Hoje Juvenália Muthemba é reformada e diz não se arrepender por ter participado na luta de libertação nacional, apesar de ela ter mudado o rumo de sua vida, porque quando saiu da prisão e regressou à casa teve que optar por procurar trabalho para ajudar a mãe a cuidar dos irmãos mais novos, porque o pai e a irmã mais velha estavam presos pelo regime colonial. “Trabalhei numa fábrica de vestuário e cortinados como escriturária e dactilógrafa. Não me arrependo por ter participado na luta de libertação”, atira.
Os jovens devem estar preparados para o amanhã
Juvenália Muthemba diz estar feliz por ver o nosso país a caminhar rumo ao desenvolvimento, embora esteja preocupada com os discursos de ameaça de retorno à guerra proferidos pelo líder do maior partido da oposição no país, Afonso Dhlakama.
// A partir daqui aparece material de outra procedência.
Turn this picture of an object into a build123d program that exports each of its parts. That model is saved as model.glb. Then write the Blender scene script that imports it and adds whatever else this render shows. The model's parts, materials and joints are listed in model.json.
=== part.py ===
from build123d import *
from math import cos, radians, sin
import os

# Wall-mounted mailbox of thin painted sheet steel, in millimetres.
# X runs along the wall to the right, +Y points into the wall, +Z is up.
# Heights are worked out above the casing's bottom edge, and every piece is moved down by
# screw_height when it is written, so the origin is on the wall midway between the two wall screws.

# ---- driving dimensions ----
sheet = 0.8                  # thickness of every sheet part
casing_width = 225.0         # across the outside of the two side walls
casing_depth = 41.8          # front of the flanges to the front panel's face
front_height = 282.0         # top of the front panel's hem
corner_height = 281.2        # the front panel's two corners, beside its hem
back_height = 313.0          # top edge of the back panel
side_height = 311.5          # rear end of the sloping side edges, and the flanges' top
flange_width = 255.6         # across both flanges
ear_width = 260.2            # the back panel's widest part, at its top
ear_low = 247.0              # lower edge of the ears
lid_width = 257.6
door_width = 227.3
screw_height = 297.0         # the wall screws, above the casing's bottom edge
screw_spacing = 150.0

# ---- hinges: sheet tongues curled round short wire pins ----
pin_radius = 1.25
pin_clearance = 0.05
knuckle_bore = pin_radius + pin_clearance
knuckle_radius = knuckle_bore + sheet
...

“O nosso país está a crescer, a única dificuldade que nos retardou foi a guerra de desestabilização. Como sabem, durante os 16 anos de guerra muitos bens que nós tínhamos foram destruídos. Mas eu penso que agora com o trabalho que a Frelimo está a fazer estamos a reconstruir o país. Só que agora os movimentos do senhor Dhlakama já nos preocupam, porque nem sequer aceita conversar com o Presidente da República, que já se predispôs para o diálogo. Isso nos preocupa, porque os nossos filhos, os nossos netos, vão voltar a viver a guerra no país e é o que nós não queremos”.
Para a nossa fonte, a mulher não está alheia ao desenvolvimento, pois preocupa-se em estudar, “porque a educação é um dos factores que garante o nosso ingresso a várias áreas socioeconómicas do país. Nós temos muitas mulheres que estão em cargos de direcção, muitas mulheres que estão na Assembleia da República e isso engrandece-nos”.
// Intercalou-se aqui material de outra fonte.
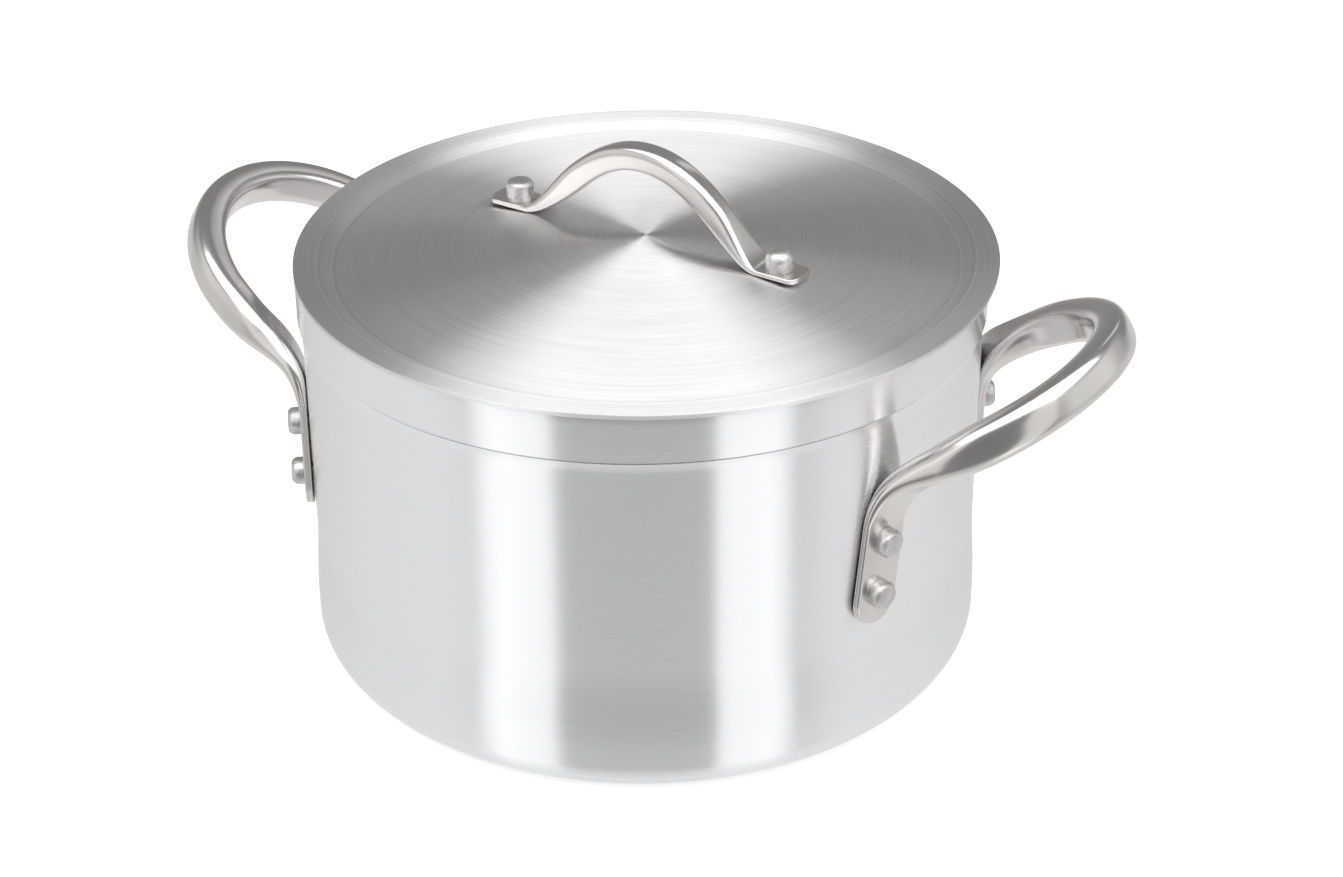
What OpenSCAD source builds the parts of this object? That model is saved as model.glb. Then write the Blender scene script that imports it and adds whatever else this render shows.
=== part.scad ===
// Round aluminium stock pot: spun body, lift-off spun lid and riveted steel tube handles.
// Millimetres. The origin is the centre of the base's underside, and +Z is up.
// The side handles stand on +X and -X. A right handle's front foot is the one on -Y.

/* [Pot] */
// Inside diameter of the pot
inner_d = 240; // [236:1:244]
// Height of the rim above the surface that the pot stands on
pot_h = 150; // [146:1:156]
// Thickness of the base
base_t = 5; // [4:0.5:7]
// Thickness of the wall where the handles are riveted on
wall_t = 2.5; // [2:0.1:3]
// Thickness of the wall just above the base
lower_wall_t = 4; // [3.2:0.1:4.5]
// Thickness of the strengthened band around the rim
band_t = 3.9; // [3.4:0.1:4.5]
// Height of that band
band_h = 18; // [14:1:22]
// Outer radius of the corner between base and wall
corner_r = 12; // [9:1:14]

/* [Lid] */
// Thickness of the lid's sheet
lid_t = 1.9; // [1.5:0.1:2.2]
// How far the lid's edge stands out over the rim band
lid_overhang = 1.7; // [0.8:0.1:2.5]
// Depth of the step that drops inside the rim
step_drop = 3; // [2:0.5:4]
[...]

Para os jovens Juvenália Muthemba deixa um conselho: “Penso que devem sempre ouvir os conselhos dos combatentes para poderem também continuar com a luta. Como vê, é uma luta que não pára. Então os jovens devem estar preparados para o amanhã”.
NOTÍCIAS – 25.09.2015
NOTA: Sendo a PIDE tão “presente” como é que Mondlane em 1961 teria tanto espaço para falar com tanta gente em “independência” e “luta armada”, como tantos propalam?